From the Editor
by Paul Wright
This month’s cover story on prison’s using doctors with revoked or suspended medical licenses is an ongoing story for PLN readers. Given the six figure salaries prison doctors are paid it seems odd that the government can’t find any medical staff to hire that don’t kill, rape or maim their patients. While this article is about Louisiana, the practice is longstanding, national and systemic.
This month marks the 50th anniversary of the Attica prison uprising and the massacre of 43 prisoners and staff at the prison on September 13, 1971. It was the Attica rebellion that put in motion the modern American prisoner rights movement and also got the courts involved in efforts to drag prisons and jails into the 20th century and prisoners into the protection of the Constitution. Both of these efforts have been resisted mightily and fiercely by both the executive and legislative branches of government ever since.
In 1971, the US had 196,092 people caged in state and federal prisons. Fifty years later, the prison and jail population is in the neighborhood of 2.3 million people. The prison population has gotten darker. Prior to the late 1970s, it was mostly poor white men who were being locked up. In 1930, the US had 66,013 prisoners in state and federal prison and 50,663 were white, 14,771 were Black. Those ratios and the low number of prisoners in general, would hold true for the next half century. What has not changed is it is generally poor people who go to prison. As the adage says about capital punishment, those without the capital get the punishment.
When I ask colleagues at the forefront of the prisoner rights movement who started their careers around the time of Attica rebellion if things have gotten better or worse the answers tend to be nuanced. Long time Washington state prisoner rights lawyer John Midgley told me that just the idea of having standards is a big leap forward from where things were in the 1970s. He said when he first sued Washington prison officials in the 1970s, the prisons did not have doctors, not even ones with suspended licenses. Instead, medical care was being provided by prisoners who had served as medics in the military.
The absolute poverty of the law when it comes to prisoner rights is nowhere better illustrated than with regards to torture. To date, the US has no state or federal law that defines much less prohibits the torture of prisoners. To the extent physical torture is no longer commonplace it is because of federal court orders, not the legislative process, that such abuses ended, at least on paper. As recently as 1974, prisoners were being flogged for disciplinary violations at prisons in Tennessee. The infamous “Tucker telephone” was being used in Arkansas prisons whereby prison staff would attach electrodes from military field telephones to prisoners’ genitals and electrocute them until the end of the 1970s when courts enjoined them. By contrast, the People’s Republic of China banned the physical abuse of prisoners in 1954. Other countries actually have laws banning torture and abuse of prisoners, not the US.

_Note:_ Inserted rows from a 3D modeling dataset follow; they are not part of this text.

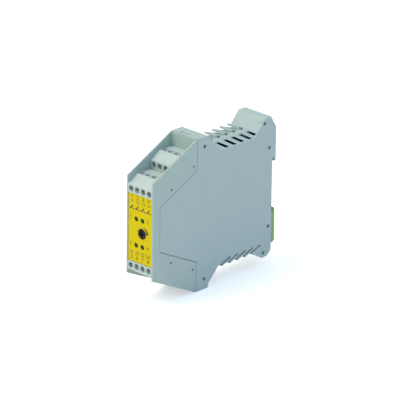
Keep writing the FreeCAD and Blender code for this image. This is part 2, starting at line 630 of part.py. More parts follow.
def make_terminal_block(drop):
    """One four-pole block, drawn with its face at depth 0 and its screws at height 0."""
    outline = [
        (0, -FACE_HALF), (0, FACE_HALF), (BEVEL_RUN, BLOCK_TOP), (BLOCK_DEPTH, BLOCK_TOP),
        (BLOCK_DEPTH, -FACE_HALF),
    ]
    block = prism_x(outline, -BLOCK_HALF, BLOCK_HALF)
    cuts = []
    for x in pole_places():
        cuts.append(rod_y(x, 0, TUNNEL_R, -1, CHAMBER_FRONT + 0.1))
        cuts.append(box(x - CHAMBER_HALF, x + CHAMBER_HALF, CHAMBER_FRONT, CAGE_BACK + CAGE_PLAY,
                        -CHAMBER_HALF, CHAMBER_HALF))
        cuts.append(box(x - BAR_HALF - FIT, x + BAR_HALF + FIT, BAR_FRONT - FIT, BAR_FRONT + BAR + FIT,
                        -FACE_HALF - 1, 0))
        cuts.append(funnel(x))
    block = block.cut(cuts)
    return joined([block] + block_studs(drop))


def make_screw(x):
    """Slotted clamp screw: the head in its tunnel, the shank through the cage to the bar."""
    head = rod_y(x, 0, HEAD_R, HEAD_FRONT, HEAD_FRONT + HEAD_LENGTH)
    shank = rod_y(x, 0, SHANK_R, HEAD_FRONT + HEAD_LENGTH, SHANK_END)
    slot = box(x - HEAD_R, x + HEAD_R, HEAD_FRONT - 1, HEAD_FRONT + HEAD_SLOT_DEPTH,
               -HEAD_SLOT / 2, HEAD_SLOT / 2)
    return joined([head, shank]).cut(slot)


def make_cage(x):
    """Clamp cage: a square frame open upwards and downwards, with the threaded wall in front."""
    outer = box(x - CAGE_HALF, x + CAGE_HALF, CAGE_OPEN, CAGE_BACK, -CAGE_HALF, CAGE_HALF)
    inner = CAGE_HALF - CAGE_SIDE_WALL
    window = box(x - inner, x + inner, CAGE_OPEN + CAGE_FRONT_WALL, CAGE_BACK - CAGE_BACK_WALL,
                 -CAGE_HALF - 1, CAGE_HALF + 1)
    thread = rod_y(x, 0, SHANK_R + THREAD_CLEARANCE, CAGE_OPEN - 1, CAGE_OPEN + CAGE_FRONT_WALL + 0.1)
    return outer.cut([window, thread])


def bar_slot(x, tier_y, tier_z, up):
    """Slot in the floor of the front housing for a contact bar."""
    cut = box(x - BAR_HALF - FIT, x + BAR_HALF + FIT, BAR_FRONT - FIT, BAR_FRONT + BAR + FIT,
              -FACE_HALF - PANEL_WALL - 1, -FACE_HALF + 0.01)
    return placed(cut, tier_y, tier_z, up)


def make_bar(x, number):
    """Contact bar: flat in the clamp, then a narrow tail that turns to the main board."""
    root = -FACE_HALF - PANEL_WALL - 0.4
    turn = root - 0.6 - number * TAIL_STEP
    flat = box(x - BAR_HALF, x + BAR_HALF, BAR_FRONT, BAR_FRONT + BAR, root, CAGE_HALF - 0.2)
    leg = box(x - TAIL_HALF, x + TAIL_HALF, BAR_FRONT, BAR_FRONT + BAR, turn - BAR, root)
    tail = box(BOARD_RIGHT, x + TAIL_HALF, BAR_FRONT, BAR_FRONT + BAR, turn - BAR, turn)
    return joined([flat, leg, tail])


# ---- front plate, dial, lamps --------------------------------------------------------
def make_label_plate():
    plate = box(-LABEL_HALF, LABEL_HALF, LABEL_FRONT, LABEL_FRONT + LABEL, LABEL_BOTTOM, LABEL_TOP)
    holes = [rod_y(DIAL_X, DIAL_Z, DIAL_R + DIAL_PLAY, 0, 5)]
    holes += [rod_y(x, z, LAMP_R + LAMP_HOLE_PLAY, 0, 5) for x, z in lamp_places()]
    return plate.cut(holes)


def make_dial_knob():
    """Setting dial: a disc with a cross slot and a stepped rim, on a thin shaft."""
    back = DIAL_FRONT + DIAL_LENGTH
    profile = [
        V(0, DIAL_FRONT, 0), V(DIAL_R - DIAL_BEVEL, DIAL_FRONT, 0),
        V(DIAL_R, DIAL_FRONT + DIAL_BEVEL, 0), V(DIAL_R, back, 0), V(DIAL_SHAFT_R, back, 0),
        V(DIAL_SHAFT_R, DIAL_SHAFT_END, 0), V(0, DIAL_SHAFT_END, 0),
    ]
    knob = Part.Face(Part.makePolygon(profile + profile[:1])).revolve(V(0, 0, 0), V(0, 1, 0), 360)
    half = CROSS_LENGTH / 2
    wide = CROSS_WIDTH / 2
    floor = DIAL_FRONT + CROSS_DEPTH
    slots = [box(-half, half, -1, floor, -wide, wide), box(-wide, wide, -1, floor, -half, half)]
    return knob.cut(slots).translated(V(DIAL_X, 0, DIAL_Z))


def make_potentiometer():
    front = FRONT_BOARD_FRONT - POT_DEPTH
    body = box(DIAL_X - POT_HALF, DIAL_X + POT_HALF, front, FRONT_BOARD_FRONT,
               DIAL_Z - POT_HALF, DIAL_Z + POT_HALF)
    corners = [e for e in body.Edges if abs(e.Vertexes[0].Y - e.Vertexes[1].Y) > 1]
    body = body.makeChamfer(POT_CORNER, corners)
    bore = rod_y(DIAL_X, DIAL_Z, DIAL_SHAFT_R + DIAL_BORE_PLAY, front - 1, DIAL_SHAFT_END + 0.1)
    return body.cut(bore)


def make_lamp(x, z):
    """Lamp with a bevelled top and two leads down to the front board."""
    foot = FRONT_BOARD_FRONT - LAMP_STAND
    top = LAMP_R - LAMP_BEVEL
    line = [
        V(0, LABEL_FRONT, 0), V(top, LABEL_FRONT, 0), V(LAMP_R, LABEL_FRONT + LAMP_BEVEL, 0),
        V(LAMP_R, foot, 0), V(0, foot, 0),
    ]
    lamp = Part.Face(Part.makePolygon(line + line[:1])).revolve(V(0, 0, 0), V(0, 1, 0), 360)
    leads = []
    for middle in (-LAMP_LEAD_PITCH / 2, LAMP_LEAD_PITCH / 2):
        near, far = middle - LAMP_LEAD / 2, middle + LAMP_LEAD / 2
        leads.append(box(near, far, foot - FIT, FRONT_BOARD_FRONT, -LAMP_LEAD / 2, LAMP_LEAD / 2))
    return joined([lamp] + leads).translated(V(x, 0, z))


# ---- boards and components -----------------------------------------------------------
def make_main_board():
    front = NOSE_FRONT + BOARD_GAP
    near = UPPER_FLOOR - PANEL_WALL - BOARD_GAP
    far = near + TIER_RISE
    low_near = LOWER_FLOOR + PANEL_WALL + BOARD_GAP
    low_far = BOARD_GAP - NOSE_ROOT_HALF
    step = RISER_FRONT + PANEL_WALL + BOARD_GAP
    back = CAP_BACK + WALL + BOARD_GAP
    full = back + BOARD_STEP
    outline = [
        (front, near), (step, near), (step, far), (back, far), (full, BOARD_TOP), (BOARD_BACK, BOARD_TOP),
        (BOARD_BACK, BOARD_BOTTOM), (full, BOARD_BOTTOM), (back, low_far), (step, low_far),
        (step, low_near), (front, low_near),
    ]
    board = prism_x(outline, BOARD_LEFT, BOARD_RIGHT)
    return board.cut([rod_x(y, z, BOARD_PEG_R + FIT, -HALF, HALF) for y, z in PEGS])


def make_front_board():
    back = FRONT_BOARD_FRONT + BOARD
    return box(BOARD_RIGHT + FIT, INSIDE - BOARD_GAP, FRONT_BOARD_FRONT, back,
               FRONT_BOARD_BOTTOM, FRONT_BOARD_TOP)


def make_board_header():
    front = FRONT_BOARD_FRONT + BOARD
    return box(BOARD_RIGHT, BOARD_RIGHT + HEADER, front, front + HEADER, -HEADER_HALF, HEADER_HALF)


def make_relay(index):
    """Sealed relay, lying on the main board: a case with rounded edges on a slim base."""
    y0 = RELAY_FIRST + index * (RELAY_DEPTH + RELAY_GAP)
    y1 = y0 + RELAY_DEPTH
    foot = BOARD_RIGHT + RELAY_BASE
    case = box(foot, RELAY_RIGHT, y0, y1, RELAY_BOTTOM, RELAY_TOP)
    corners = [e for e in case.Edges if abs(e.Vertexes[0].X - e.Vertexes[1].X) > 1]
    case = case.makeFillet(RELAY_ROUND, corners)
    base = box(BOARD_RIGHT, foot, y0 + RELAY_STEP, y1 - RELAY_STEP, RELAY_BOTTOM + RELAY_STEP,
               RELAY_TOP - RELAY_STEP)
    return joined([case, base])


def make_capacitors():
    return Part.makeCompound([
        rod_x(y, CAPACITOR_Z, CAPACITOR_R, BOARD_RIGHT, CAPACITOR_RIGHT) for y in CAPACITOR_DEPTHS
    ])


# ---- rail latch ----------------------------------------------------------------------
def make_rail_latch():
    """Foot that hooks under the rail: outer plate with a lip, a neck and an inner flange."""
    front = SEAT + LATCH_GAP
    groove = SEAT + RAIL_THICKNESS + RAIL_PLAY
    cut = LATCH_CHAMFER
    outline = [
        (groove, LATCH_TOP), (LATCH_BACK - cut, LATCH_TOP), (LATCH_BACK, LATCH_TOP - cut),
        (LATCH_BACK, LATCH_BOTTOM + cut), (LATCH_BACK - cut, LATCH_BOTTOM), (front, LATCH_BOTTOM),
        (front, RAIL_BOTTOM - 0.1), (groove, RAIL_BOTTOM - 0.1),
    ]
    plate = prism_x(outline, -LATCH_HALF, LATCH_HALF)
    inner = SEAT - WALL - LATCH_GAP
    neck = box(-NECK_HALF, NECK_HALF, inner - 0.1, front + 0.1, NECK_BOTTOM, NECK_TOP)
    flange = box(-FLANGE_HALF, FLANGE_HALF, inner - FLANGE, inner, NECK_BOTTOM, NECK_TOP)
    rim = LATCH_BOTTOM + EYE_RIM
    eye = box(-EYE_HALF, EYE_HALF, SEAT, LATCH_BACK + 1, rim, rim + EYE_HEIGHT)
    return joined([plate, neck, flange]).cut(eye)


def make_latch_spring():
    """Compression spring between the shelf and the latch flange, with flat closed ends left plain."""
    low = SHELF_TOP + SPRING_WIRE / 2 + FIT
    high = NECK_BOTTOM - SPRING_WIRE / 2 - FIT
    pitch = (high - low) / SPRING_TURNS
    helix = Part.makeHelix(pitch, high - low, SPRING_R)
    wire = SPRING_WIRE / 2
    corners = [V(SPRING_R - wire, 0, -wire), V(SPRING_R + wire, 0, -wire), V(SPRING_R + wire, 0, wire),
               V(SPRING_R - wire, 0, wire)]
    section = Part.makePolygon(corners + corners[:1])
    pipe = Part.Wire(helix).makePipeShell([section], True, True)
    return pipe.translated(V(0, SEAT - WALL - SPRING_R - wire - SPRING_SPACE, low))


# ---- whole part ----------------------------------------------------------------------
def make_parts():
    parts = {
        "left_shell": make_left_shell(),
        "right_shell": make_right_shell(),
        "front_housing": make_front_housing(),
        "label_plate": make_label_plate(),
        "dial_knob": make_dial_knob(),
        "potentiometer": make_potentiometer(),
        "main_board": make_main_board(),
        "front_board": make_front_board(),
        "board_header": make_board_header(),
        "capacitors": make_capacitors(),
        "rail_latch": make_rail_latch(),
        "latch_spring": make_latch_spring(),
    }
    lamp_names = ("lamp_upper_left", "lamp_upper_right", "lamp_lower_left", "lamp_lower_right")
    for name, (x, z) in zip(lamp_names, lamp_places()):
        parts[name] = make_lamp(x, z)
    for index in range(RELAY_COUNT):
        parts["relay_%d" % (index + 1)] = make_relay(index)
    bars = {1: [], -1: []}
    for tier, (tier_y, tier_z, up) in zip(TIER_NAMES, tiers()):
        parts[tier + "_terminal_block"] = placed(make_terminal_block(STUD_DROP[up]), tier_y, tier_z, up)
        for number, x in enumerate(pole_places()):
            parts["%s_screw_%d" % (tier, number + 1)] = placed(make_screw(x), tier_y, tier_z, up)
            parts["%s_cage_%d" % (tier, number + 1)] = placed(make_cage(x), tier_y, tier_z, up)
            bars[up].append(placed(make_bar(x, number), tier_y, tier_z, up))
    parts["upper_contact_bars"] = Part.makeCompound(bars[1])
    parts["lower_contact_bars"] = Part.makeCompound(bars[-1])
    return parts


def main():
    os.makedirs("parts", exist_ok=True)
    to_origin = V(0, -SEAT, -RAIL_MIDDLE)
    for name, shape in make_parts().items():
        shape.translated(to_origin).exportStep("parts/%s.step" % name)
        report = (name, shape.Volume, len(shape.Solids), shape.isValid())
        print("%-28s %8.1f mm3, %d solid(s), valid %s" % report)


main()
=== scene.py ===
"""Looks for the safety relay: materials, the print on its front plate, lights and camera.

Metres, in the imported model's frame: X is the width, +Y runs from the front plate back to the rail, Z is up.
"""

import json
import math

import bpy
from mathutils import Matrix, Vector


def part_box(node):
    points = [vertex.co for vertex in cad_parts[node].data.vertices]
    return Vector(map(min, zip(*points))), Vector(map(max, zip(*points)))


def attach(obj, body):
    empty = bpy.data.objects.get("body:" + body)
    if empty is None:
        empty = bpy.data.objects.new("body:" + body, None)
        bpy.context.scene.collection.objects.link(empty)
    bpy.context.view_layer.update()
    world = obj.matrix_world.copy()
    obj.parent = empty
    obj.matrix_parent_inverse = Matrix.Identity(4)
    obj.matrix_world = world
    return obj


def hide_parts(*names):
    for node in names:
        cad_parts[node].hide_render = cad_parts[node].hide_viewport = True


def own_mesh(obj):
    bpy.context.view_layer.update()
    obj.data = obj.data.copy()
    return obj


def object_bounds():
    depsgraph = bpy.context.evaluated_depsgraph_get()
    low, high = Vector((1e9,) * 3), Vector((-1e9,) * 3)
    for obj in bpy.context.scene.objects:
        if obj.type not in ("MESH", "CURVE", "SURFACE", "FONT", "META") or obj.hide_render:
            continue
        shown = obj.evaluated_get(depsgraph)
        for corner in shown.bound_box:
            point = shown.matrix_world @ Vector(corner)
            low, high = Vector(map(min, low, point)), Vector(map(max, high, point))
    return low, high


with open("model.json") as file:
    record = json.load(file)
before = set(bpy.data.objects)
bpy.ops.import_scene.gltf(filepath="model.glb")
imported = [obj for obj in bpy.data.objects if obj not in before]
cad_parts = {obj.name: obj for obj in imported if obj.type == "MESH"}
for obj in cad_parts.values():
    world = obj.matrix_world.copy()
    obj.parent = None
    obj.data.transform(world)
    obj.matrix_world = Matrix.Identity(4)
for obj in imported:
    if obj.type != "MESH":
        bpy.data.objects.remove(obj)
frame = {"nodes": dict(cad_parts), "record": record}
CAD_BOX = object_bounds()
MM = 0.001

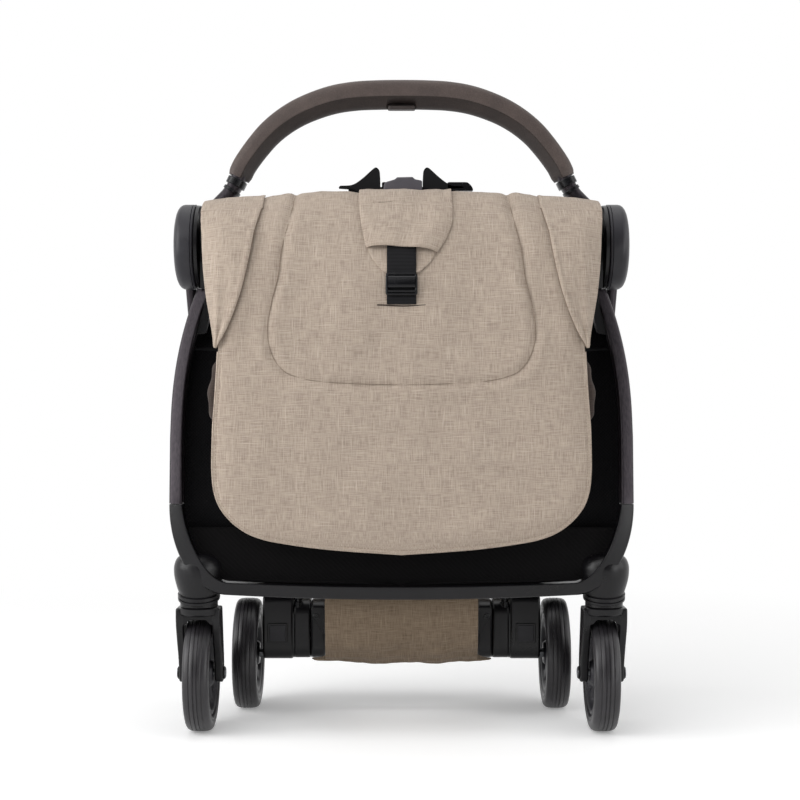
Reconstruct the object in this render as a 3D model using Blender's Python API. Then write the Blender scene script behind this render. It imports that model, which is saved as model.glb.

As recently as the 1980s, armed prisoners provided internal and perimeter security at dozens of prisons in states such as Arkansas and Texas, keeping prison costs down at a tremendous cost in lives, brutality and misery. Again, these ended by court order, not because the government thought there was anything wrong with their practices.
Fifty years after Attica, we have a lot more prisoners, serving much longer sentences, a lot more people sucking down a paycheck from caging other people, private prison corporations and a bevy of prison profiteers (think Jpay, Securus, Global Tel Link, Keefe, et al.) making billions exploiting prisoners and their families, which is different. But the inhumane conditions confinement, such as overcrowding, inadequate medical care, violence by staff and prisoners alike and large-scale impunity, remains the same. It was said at the time that Attica was every prison, and every prison was Attica. Sadly, that seems to still be the case today.